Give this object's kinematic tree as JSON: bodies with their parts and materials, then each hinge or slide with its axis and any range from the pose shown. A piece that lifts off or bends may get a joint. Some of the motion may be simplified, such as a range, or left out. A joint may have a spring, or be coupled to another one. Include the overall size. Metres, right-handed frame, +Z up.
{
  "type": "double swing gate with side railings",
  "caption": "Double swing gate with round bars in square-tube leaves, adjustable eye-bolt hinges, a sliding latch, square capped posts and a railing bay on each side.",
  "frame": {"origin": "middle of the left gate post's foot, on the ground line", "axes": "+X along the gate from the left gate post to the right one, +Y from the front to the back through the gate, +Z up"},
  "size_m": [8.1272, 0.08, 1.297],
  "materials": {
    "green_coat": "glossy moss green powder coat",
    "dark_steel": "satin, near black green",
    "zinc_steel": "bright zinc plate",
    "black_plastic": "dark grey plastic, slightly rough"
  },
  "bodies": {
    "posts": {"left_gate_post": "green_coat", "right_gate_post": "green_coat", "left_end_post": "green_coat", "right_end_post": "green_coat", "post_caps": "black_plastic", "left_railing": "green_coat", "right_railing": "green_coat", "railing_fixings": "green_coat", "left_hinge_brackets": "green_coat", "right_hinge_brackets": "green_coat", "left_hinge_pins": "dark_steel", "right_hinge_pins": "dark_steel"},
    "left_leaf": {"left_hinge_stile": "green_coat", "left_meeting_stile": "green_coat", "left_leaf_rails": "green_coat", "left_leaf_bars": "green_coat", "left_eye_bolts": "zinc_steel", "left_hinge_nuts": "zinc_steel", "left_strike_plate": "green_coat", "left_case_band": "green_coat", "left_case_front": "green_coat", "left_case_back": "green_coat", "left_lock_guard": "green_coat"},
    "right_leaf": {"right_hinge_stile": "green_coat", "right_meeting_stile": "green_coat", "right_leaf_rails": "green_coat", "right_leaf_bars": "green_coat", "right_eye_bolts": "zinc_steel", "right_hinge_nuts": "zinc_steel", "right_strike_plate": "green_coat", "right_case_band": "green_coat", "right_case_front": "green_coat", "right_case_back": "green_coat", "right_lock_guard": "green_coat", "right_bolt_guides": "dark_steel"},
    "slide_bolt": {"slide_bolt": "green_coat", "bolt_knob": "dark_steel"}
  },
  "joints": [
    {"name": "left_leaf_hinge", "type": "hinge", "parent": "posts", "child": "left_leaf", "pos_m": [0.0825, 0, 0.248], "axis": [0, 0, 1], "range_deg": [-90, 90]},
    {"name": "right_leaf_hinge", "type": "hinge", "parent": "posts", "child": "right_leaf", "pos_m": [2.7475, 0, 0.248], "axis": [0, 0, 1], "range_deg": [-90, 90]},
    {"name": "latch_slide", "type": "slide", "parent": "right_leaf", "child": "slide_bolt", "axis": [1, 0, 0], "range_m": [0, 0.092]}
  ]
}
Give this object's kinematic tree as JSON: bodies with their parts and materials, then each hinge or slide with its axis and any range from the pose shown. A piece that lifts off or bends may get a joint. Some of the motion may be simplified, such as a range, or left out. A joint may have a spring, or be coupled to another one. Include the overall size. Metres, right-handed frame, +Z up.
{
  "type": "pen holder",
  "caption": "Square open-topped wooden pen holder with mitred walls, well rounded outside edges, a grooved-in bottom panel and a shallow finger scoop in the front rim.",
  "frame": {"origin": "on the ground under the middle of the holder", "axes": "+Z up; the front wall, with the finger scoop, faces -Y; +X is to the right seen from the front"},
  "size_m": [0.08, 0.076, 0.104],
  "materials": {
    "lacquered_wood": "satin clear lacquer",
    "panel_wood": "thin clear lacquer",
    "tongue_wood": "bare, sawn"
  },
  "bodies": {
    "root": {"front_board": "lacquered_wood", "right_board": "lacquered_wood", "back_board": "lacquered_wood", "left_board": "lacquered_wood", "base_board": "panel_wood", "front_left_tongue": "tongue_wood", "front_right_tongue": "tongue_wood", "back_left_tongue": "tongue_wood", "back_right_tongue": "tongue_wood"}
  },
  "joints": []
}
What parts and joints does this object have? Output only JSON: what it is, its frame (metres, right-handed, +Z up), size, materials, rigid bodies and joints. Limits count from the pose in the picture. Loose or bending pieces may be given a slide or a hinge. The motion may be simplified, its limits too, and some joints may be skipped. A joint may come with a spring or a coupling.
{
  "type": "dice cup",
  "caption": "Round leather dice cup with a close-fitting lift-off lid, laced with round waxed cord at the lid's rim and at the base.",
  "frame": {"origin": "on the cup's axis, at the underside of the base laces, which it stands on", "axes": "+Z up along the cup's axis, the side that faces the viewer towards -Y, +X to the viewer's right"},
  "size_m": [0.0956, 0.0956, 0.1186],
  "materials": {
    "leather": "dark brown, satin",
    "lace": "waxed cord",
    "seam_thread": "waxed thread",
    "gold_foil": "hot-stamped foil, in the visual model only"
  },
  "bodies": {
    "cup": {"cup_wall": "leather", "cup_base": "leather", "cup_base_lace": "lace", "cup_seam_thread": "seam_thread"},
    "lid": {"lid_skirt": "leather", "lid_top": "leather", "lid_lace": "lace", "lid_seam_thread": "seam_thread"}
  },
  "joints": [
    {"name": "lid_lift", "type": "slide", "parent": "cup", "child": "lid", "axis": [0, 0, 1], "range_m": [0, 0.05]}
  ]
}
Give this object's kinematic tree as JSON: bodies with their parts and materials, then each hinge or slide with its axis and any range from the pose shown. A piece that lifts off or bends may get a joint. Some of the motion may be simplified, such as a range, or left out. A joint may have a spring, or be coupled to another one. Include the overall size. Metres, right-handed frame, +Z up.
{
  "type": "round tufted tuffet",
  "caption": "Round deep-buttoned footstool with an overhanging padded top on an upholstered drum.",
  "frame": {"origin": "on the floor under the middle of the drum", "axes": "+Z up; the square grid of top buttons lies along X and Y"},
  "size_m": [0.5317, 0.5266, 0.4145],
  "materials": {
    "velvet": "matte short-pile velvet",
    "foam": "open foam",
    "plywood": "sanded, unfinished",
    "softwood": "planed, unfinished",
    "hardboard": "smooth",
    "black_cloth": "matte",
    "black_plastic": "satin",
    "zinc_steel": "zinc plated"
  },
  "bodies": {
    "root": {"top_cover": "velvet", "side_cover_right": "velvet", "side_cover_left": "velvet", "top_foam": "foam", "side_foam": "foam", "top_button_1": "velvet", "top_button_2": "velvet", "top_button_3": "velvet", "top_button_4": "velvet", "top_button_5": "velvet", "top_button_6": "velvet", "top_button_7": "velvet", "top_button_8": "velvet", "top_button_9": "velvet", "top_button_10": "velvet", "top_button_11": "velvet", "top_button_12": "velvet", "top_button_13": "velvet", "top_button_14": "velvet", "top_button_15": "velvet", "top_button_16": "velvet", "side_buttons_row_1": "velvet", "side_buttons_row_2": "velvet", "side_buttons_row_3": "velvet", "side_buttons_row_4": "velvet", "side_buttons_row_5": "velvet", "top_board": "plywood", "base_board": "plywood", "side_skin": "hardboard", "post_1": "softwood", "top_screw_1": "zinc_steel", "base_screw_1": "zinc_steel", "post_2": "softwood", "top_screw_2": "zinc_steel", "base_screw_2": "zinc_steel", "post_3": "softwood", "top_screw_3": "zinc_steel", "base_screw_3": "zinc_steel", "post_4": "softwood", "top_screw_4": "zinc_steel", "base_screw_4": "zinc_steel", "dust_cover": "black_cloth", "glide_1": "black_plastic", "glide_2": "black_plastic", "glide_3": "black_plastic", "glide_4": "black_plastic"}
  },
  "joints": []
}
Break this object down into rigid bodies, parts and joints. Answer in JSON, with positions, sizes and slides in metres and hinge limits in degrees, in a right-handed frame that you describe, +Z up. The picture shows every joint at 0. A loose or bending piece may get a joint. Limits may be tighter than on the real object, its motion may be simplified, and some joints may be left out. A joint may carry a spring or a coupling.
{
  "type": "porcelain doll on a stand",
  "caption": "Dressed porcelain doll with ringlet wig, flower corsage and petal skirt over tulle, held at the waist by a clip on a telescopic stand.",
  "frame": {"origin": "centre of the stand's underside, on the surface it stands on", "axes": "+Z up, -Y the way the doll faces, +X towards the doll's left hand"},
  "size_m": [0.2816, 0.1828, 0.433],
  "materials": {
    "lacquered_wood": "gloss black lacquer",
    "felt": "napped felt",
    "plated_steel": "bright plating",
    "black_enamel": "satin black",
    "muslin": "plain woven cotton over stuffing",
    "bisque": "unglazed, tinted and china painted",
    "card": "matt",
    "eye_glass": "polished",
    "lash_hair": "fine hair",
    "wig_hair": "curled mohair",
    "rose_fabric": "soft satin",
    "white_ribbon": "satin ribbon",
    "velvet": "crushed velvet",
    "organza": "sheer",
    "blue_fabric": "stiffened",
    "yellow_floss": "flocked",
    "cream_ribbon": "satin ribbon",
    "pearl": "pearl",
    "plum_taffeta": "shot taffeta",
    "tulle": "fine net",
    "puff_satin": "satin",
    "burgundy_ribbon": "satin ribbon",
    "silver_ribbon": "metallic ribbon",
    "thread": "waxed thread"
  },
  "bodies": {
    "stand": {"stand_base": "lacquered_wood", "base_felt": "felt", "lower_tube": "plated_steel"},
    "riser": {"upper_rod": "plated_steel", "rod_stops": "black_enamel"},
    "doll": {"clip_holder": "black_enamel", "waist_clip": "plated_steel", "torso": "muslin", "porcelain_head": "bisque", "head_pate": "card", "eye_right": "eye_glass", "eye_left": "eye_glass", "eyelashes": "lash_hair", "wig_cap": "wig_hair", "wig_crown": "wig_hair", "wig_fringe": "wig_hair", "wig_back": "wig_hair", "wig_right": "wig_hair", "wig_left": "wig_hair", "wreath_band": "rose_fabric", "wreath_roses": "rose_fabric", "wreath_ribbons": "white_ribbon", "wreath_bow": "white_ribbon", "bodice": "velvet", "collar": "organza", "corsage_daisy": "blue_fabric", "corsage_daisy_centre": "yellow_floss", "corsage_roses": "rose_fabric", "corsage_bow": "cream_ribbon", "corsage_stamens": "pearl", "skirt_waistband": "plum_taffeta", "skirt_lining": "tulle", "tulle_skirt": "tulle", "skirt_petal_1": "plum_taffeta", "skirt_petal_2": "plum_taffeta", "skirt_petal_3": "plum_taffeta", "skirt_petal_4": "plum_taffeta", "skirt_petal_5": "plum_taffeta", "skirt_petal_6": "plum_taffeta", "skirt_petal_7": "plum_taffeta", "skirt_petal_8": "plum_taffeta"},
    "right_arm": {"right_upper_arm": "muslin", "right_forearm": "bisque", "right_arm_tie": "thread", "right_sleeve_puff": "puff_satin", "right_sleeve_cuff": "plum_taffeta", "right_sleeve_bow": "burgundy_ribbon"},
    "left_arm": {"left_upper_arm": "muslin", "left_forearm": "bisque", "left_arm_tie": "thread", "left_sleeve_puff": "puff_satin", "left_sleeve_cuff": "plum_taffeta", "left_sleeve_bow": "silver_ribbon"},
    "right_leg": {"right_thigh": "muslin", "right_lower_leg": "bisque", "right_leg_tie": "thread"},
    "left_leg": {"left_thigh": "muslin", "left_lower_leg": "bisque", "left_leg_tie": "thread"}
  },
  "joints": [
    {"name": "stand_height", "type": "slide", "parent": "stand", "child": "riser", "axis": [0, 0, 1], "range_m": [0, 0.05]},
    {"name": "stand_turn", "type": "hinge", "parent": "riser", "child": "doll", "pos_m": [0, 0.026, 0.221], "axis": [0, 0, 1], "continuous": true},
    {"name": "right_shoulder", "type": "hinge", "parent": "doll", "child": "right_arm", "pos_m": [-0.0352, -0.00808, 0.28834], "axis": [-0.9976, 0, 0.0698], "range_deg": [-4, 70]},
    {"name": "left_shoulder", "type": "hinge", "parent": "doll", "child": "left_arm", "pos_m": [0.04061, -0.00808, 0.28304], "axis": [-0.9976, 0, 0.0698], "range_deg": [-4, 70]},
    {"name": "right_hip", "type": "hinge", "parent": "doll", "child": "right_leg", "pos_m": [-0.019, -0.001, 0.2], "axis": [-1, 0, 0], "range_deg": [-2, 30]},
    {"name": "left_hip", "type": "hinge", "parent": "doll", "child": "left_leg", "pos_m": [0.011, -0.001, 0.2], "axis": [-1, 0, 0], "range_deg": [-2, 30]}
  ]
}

**Task to carry out**:
Which lines hold the word "picture"? Return all of them from the records above.

**The response**:
What parts and joints does this object have? Output only JSON: what it is, its frame (metres, right-handed, +Z up), size, materials, rigid bodies and joints. Limits count from the pose in the picture. Loose or bending pieces may be given a slide or a hinge. The motion may be simplified, its limits too, and some joints may be skipped. A joint may come with a spring or a coupling.
Break this object down into rigid bodies, parts and joints. Answer in JSON, with positions, sizes and slides in metres and hinge limits in degrees, in a right-handed frame that you describe, +Z up. The picture shows every joint at 0. A loose or bending piece may get a joint. Limits may be tighter than on the real object, its motion may be simplified, and some joints may be left out. A joint may carry a spring or a coupling.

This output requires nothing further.